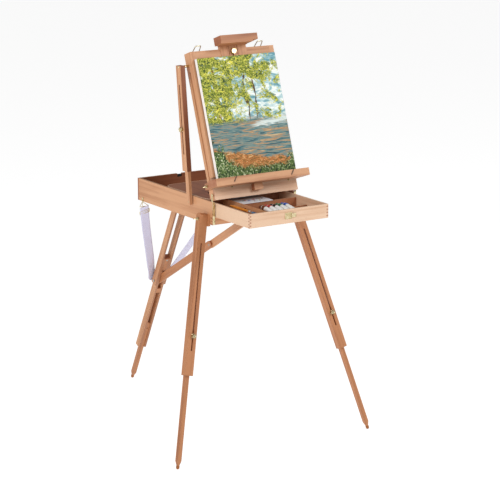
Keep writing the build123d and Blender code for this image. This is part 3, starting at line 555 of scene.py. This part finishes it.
# leaves with shaded and sunlit clumps, thicker at the top left
leaves = lay(paint["leaves"], hex_colour("#26401A"), 0.55, 0.68, strokes(30, 22, 15.1))
leaves = lay(leaves, hex_colour("#DCD54A"), 0.56, 0.66, strokes(26, 16, 21.7, 4.0))
colour = lay(colour, leaves, 0.74, 0.8, clump, (across_face, -0.62), (up_face, 0.34), (leaf, 0.62))
# a slanting streak of light on the water, which fades out to the left
glint = up_face
for part, weight in ((across_face, -0.12), (strokes(60, 5, 12.5), 0.06)):
    glint = add(tree, "ShaderNodeMath", {0: part, 1: weight, 2: glint}, operation="MULTIPLY_ADD").outputs[0]
glint = add(tree, "ShaderNodeMath", {0: glint, 1: 0.19}, operation="SUBTRACT").outputs[0]
glint = add(tree, "ShaderNodeMath", {0: glint}, operation="ABSOLUTE").outputs[0]
fade = add(
    tree, "ShaderNodeMapRange", {"Value": across_face, "From Min": 0.26, "From Max": 0.08},
    interpolation_type="SMOOTHSTEP",
).outputs[0]
water = lay(hex_colour("#D3DFDA"), paint["water"], 0.004, 0.018, glint, (fade, 0.03))
colour = lay(water, colour, 0.222, 0.246, up_face, (clump, 0.05))
colour = lay(paint["bank"], colour, 0.138, 0.146, up_face, (clump, 0.05), (across_face, 0.17), (leaf, 0.03))
# growth along the bottom and up both sides
for low, high, parts in (
    (-0.035, -0.018, ((leaf, -0.07), (clump, -0.05))),
    (-0.09, -0.06, ((across_face, 1.2), (leaf, -0.12), (clump, -0.3))),
    (-0.46, -0.44, ((across_face, -1.1), (leaf, -0.1), (clump, -0.2))),
):
    colour = lay(paint["growth"], colour, low, high, up_face, *parts)
colour = lay(colour, hex_colour("#F3F1EC"), 0.0006, 0.0012, into_face)
tree.links.new(colour, shader.inputs["Base Color"])
shader.inputs["Roughness"].default_value = 0.55
shader.inputs["Specular IOR Level"].default_value = 0.3
# the weave is drawn at 1.2 mm, about twice its real pitch, so that it shows
weave = add(tree, "ShaderNodeTexVoronoi", {"Vector": face.outputs[0], "Scale": 1 / (1.2 * MM)})
relief = add(
    tree, "ShaderNodeMath", {0: leaf, 1: 2.5, 2: weave.outputs["Distance"]}, operation="MULTIPLY_ADD"
)
bump = add(tree, "ShaderNodeBump", {"Height": relief.outputs[0], "Strength": 0.3, "Distance": 0.5 * MM})
tree.links.new(bump.outputs[0], shader.inputs["Normal"])


def brick(bm, low, high):
    """Adds a block between two corners and returns its corners' vertices."""
    middle = [(a + b) / 2 for a, b in zip(low, high)]
    size = [b - a for a, b in zip(low, high)]
    place = Matrix.Translation(middle) @ Matrix.Diagonal((*size, 1))
    return bmesh.ops.create_cube(bm, size=1, matrix=place)["verts"]


def soften(bm, offset, segments=2):
    """Rounds every sharp edge of a mesh."""
    sharp = [edge for edge in bm.edges if len(edge.link_faces) == 2 and edge.calc_face_angle(0) > 0.5]
    bmesh.ops.bevel(bm, geom=sharp, offset=offset, segments=segments, affect="EDGES")


front = canvas_back - canvas_deep
bm = bmesh.new()
brick(bm, (-canvas_half, front, canvas_low), (canvas_half, front + 1.2, canvas_high))
for low, high in (
    ((-canvas_half, canvas_low), (-canvas_half + 1, canvas_high)),
    ((canvas_half - 1, canvas_low), (canvas_half, canvas_high)),
    ((-canvas_half, canvas_low), (canvas_half, canvas_low + 1)),
    ((-canvas_half, canvas_high - 1), (canvas_half, canvas_high)),
):
    brick(bm, (low[0], front, low[1]), (high[0], canvas_back, high[1]))
bmesh.ops.remove_doubles(bm, verts=bm.verts, dist=0.01)
soften(bm, 0.4)
make("canvas_cloth", bm, lid, painting, "canvas", slot="canvas", stands_for=("canvas",))
pine = beech("pine stretcher bars", lid_up, "#E6D0A8", "#CDA877", 3.3, gloss=0.6)
bm = bmesh.new()
for x in (-canvas_half + 1.5, canvas_half - 39.5):
    brick(bm, (x, front + 2, canvas_low + 1.5), (x + 38, canvas_back - 0.3, canvas_high - 1.5))
for z in (canvas_low + 1.5, canvas_high - 39.5):
    brick(bm, (-canvas_half + 40, front + 2.2, z), (canvas_half - 40, canvas_back - 0.5, z + 38))
soften(bm, 0.6)
make("canvas_stretcher", bm, lid, pine, "canvas", slot="beech")


# ---- In the drawer -------------------------------------------------------------------------------
# A white enamelled mixing tray with dabs of paint on it, five foil tubes with coloured caps, and a
# flat brush with an orange handle.
def coated(name, colour, shade, rough, grit, bumpy=0.1):
    """Paint, plastic or rubber with a fine even texture."""
    material, tree, shader = new_material(name)
    place = add(tree, "ShaderNodeTexCoord").outputs["Object"]
    speck = add(tree, "ShaderNodeTexNoise", {"Vector": place, "Scale": 1 / grit, "Detail": 3.0})
    speck = speck.outputs["Fac"]
    tint = add(tree, "ShaderNodeValToRGB", {"Fac": speck}, [(0.3, shade), (0.7, colour)])
    tree.links.new(tint.outputs[0], shader.inputs["Base Color"])
    shader.inputs["Roughness"].default_value = rough
    bump = add(tree, "ShaderNodeBump", {"Height": speck, "Strength": bumpy, "Distance": 0.2 * MM})
    tree.links.new(bump.outputs[0], shader.inputs["Normal"])
    return material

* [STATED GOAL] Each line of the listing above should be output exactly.

* [RESULT FOR THIS EXERCISE]
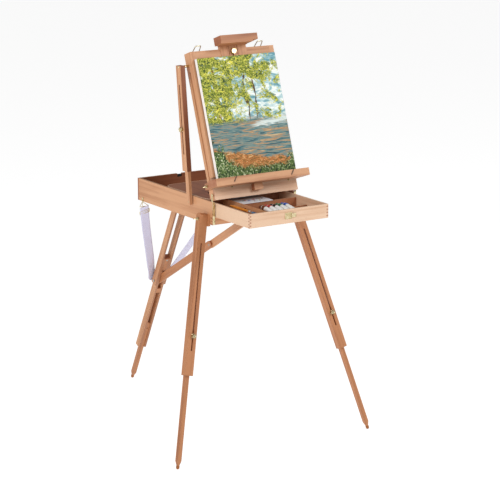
Keep writing the build123d and Blender code for this image. This is part 3, starting at line 555 of scene.py. This part finishes it.
# leaves with shaded and sunlit clumps, thicker at the top left
leaves = lay(paint["leaves"], hex_colour("#26401A"), 0.55, 0.68, strokes(30, 22, 15.1))
leaves = lay(leaves, hex_colour("#DCD54A"), 0.56, 0.66, strokes(26, 16, 21.7, 4.0))
colour = lay(colour, leaves, 0.74, 0.8, clump, (across_face, -0.62), (up_face, 0.34), (leaf, 0.62))
# a slanting streak of light on the water, which fades out to the left
glint = up_face
for part, weight in ((across_face, -0.12), (strokes(60, 5, 12.5), 0.06)):
    glint = add(tree, "ShaderNodeMath", {0: part, 1: weight, 2: glint}, operation="MULTIPLY_ADD").outputs[0]
glint = add(tree, "ShaderNodeMath", {0: glint, 1: 0.19}, operation="SUBTRACT").outputs[0]
glint = add(tree, "ShaderNodeMath", {0: glint}, operation="ABSOLUTE").outputs[0]
fade = add(
    tree, "ShaderNodeMapRange", {"Value": across_face, "From Min": 0.26, "From Max": 0.08},
    interpolation_type="SMOOTHSTEP",
).outputs[0]
water = lay(hex_colour("#D3DFDA"), paint["water"], 0.004, 0.018, glint, (fade, 0.03))
colour = lay(water, colour, 0.222, 0.246, up_face, (clump, 0.05))
colour = lay(paint["bank"], colour, 0.138, 0.146, up_face, (clump, 0.05), (across_face, 0.17), (leaf, 0.03))
# growth along the bottom and up both sides
for low, high, parts in (
    (-0.035, -0.018, ((leaf, -0.07), (clump, -0.05))),
    (-0.09, -0.06, ((across_face, 1.2), (leaf, -0.12), (clump, -0.3))),
    (-0.46, -0.44, ((across_face, -1.1), (leaf, -0.1), (clump, -0.2))),
):
    colour = lay(paint["growth"], colour, low, high, up_face, *parts)
colour = lay(colour, hex_colour("#F3F1EC"), 0.0006, 0.0012, into_face)
tree.links.new(colour, shader.inputs["Base Color"])
shader.inputs["Roughness"].default_value = 0.55
shader.inputs["Specular IOR Level"].default_value = 0.3
# the weave is drawn at 1.2 mm, about twice its real pitch, so that it shows
weave = add(tree, "ShaderNodeTexVoronoi", {"Vector": face.outputs[0], "Scale": 1 / (1.2 * MM)})
relief = add(
    tree, "ShaderNodeMath", {0: leaf, 1: 2.5, 2: weave.outputs["Distance"]}, operation="MULTIPLY_ADD"
)
bump = add(tree, "ShaderNodeBump", {"Height": relief.outputs[0], "Strength": 0.3, "Distance": 0.5 * MM})
tree.links.new(bump.outputs[0], shader.inputs["Normal"])


def brick(bm, low, high):
    """Adds a block between two corners and returns its corners' vertices."""
    middle = [(a + b) / 2 for a, b in zip(low, high)]
    size = [b - a for a, b in zip(low, high)]
    place = Matrix.Translation(middle) @ Matrix.Diagonal((*size, 1))
    return bmesh.ops.create_cube(bm, size=1, matrix=place)["verts"]


def soften(bm, offset, segments=2):
    """Rounds every sharp edge of a mesh."""
    sharp = [edge for edge in bm.edges if len(edge.link_faces) == 2 and edge.calc_face_angle(0) > 0.5]
    bmesh.ops.bevel(bm, geom=sharp, offset=offset, segments=segments, affect="EDGES")


front = canvas_back - canvas_deep
bm = bmesh.new()
brick(bm, (-canvas_half, front, canvas_low), (canvas_half, front + 1.2, canvas_high))
for low, high in (
    ((-canvas_half, canvas_low), (-canvas_half + 1, canvas_high)),
    ((canvas_half - 1, canvas_low), (canvas_half, canvas_high)),
    ((-canvas_half, canvas_low), (canvas_half, canvas_low + 1)),
    ((-canvas_half, canvas_high - 1), (canvas_half, canvas_high)),
):
    brick(bm, (low[0], front, low[1]), (high[0], canvas_back, high[1]))
bmesh.ops.remove_doubles(bm, verts=bm.verts, dist=0.01)
soften(bm, 0.4)
make("canvas_cloth", bm, lid, painting, "canvas", slot="canvas", stands_for=("canvas",))
pine = beech("pine stretcher bars", lid_up, "#E6D0A8", "#CDA877", 3.3, gloss=0.6)
bm = bmesh.new()
for x in (-canvas_half + 1.5, canvas_half - 39.5):
    brick(bm, (x, front + 2, canvas_low + 1.5), (x + 38, canvas_back - 0.3, canvas_high - 1.5))
for z in (canvas_low + 1.5, canvas_high - 39.5):
    brick(bm, (-canvas_half + 40, front + 2.2, z), (canvas_half - 40, canvas_back - 0.5, z + 38))
soften(bm, 0.6)
make("canvas_stretcher", bm, lid, pine, "canvas", slot="beech")


# ---- In the drawer -------------------------------------------------------------------------------
# A white enamelled mixing tray with dabs of paint on it, five foil tubes with coloured caps, and a
# flat brush with an orange handle.
def coated(name, colour, shade, rough, grit, bumpy=0.1):
    """Paint, plastic or rubber with a fine even texture."""
    material, tree, shader = new_material(name)
    place = add(tree, "ShaderNodeTexCoord").outputs["Object"]
    speck = add(tree, "ShaderNodeTexNoise", {"Vector": place, "Scale": 1 / grit, "Detail": 3.0})
    speck = speck.outputs["Fac"]
    tint = add(tree, "ShaderNodeValToRGB", {"Fac": speck}, [(0.3, shade), (0.7, colour)])
    tree.links.new(tint.outputs[0], shader.inputs["Base Color"])
    shader.inputs["Roughness"].default_value = rough
    bump = add(tree, "ShaderNodeBump", {"Height": speck, "Strength": bumpy, "Distance": 0.2 * MM})
    tree.links.new(bump.outputs[0], shader.inputs["Normal"])
    return material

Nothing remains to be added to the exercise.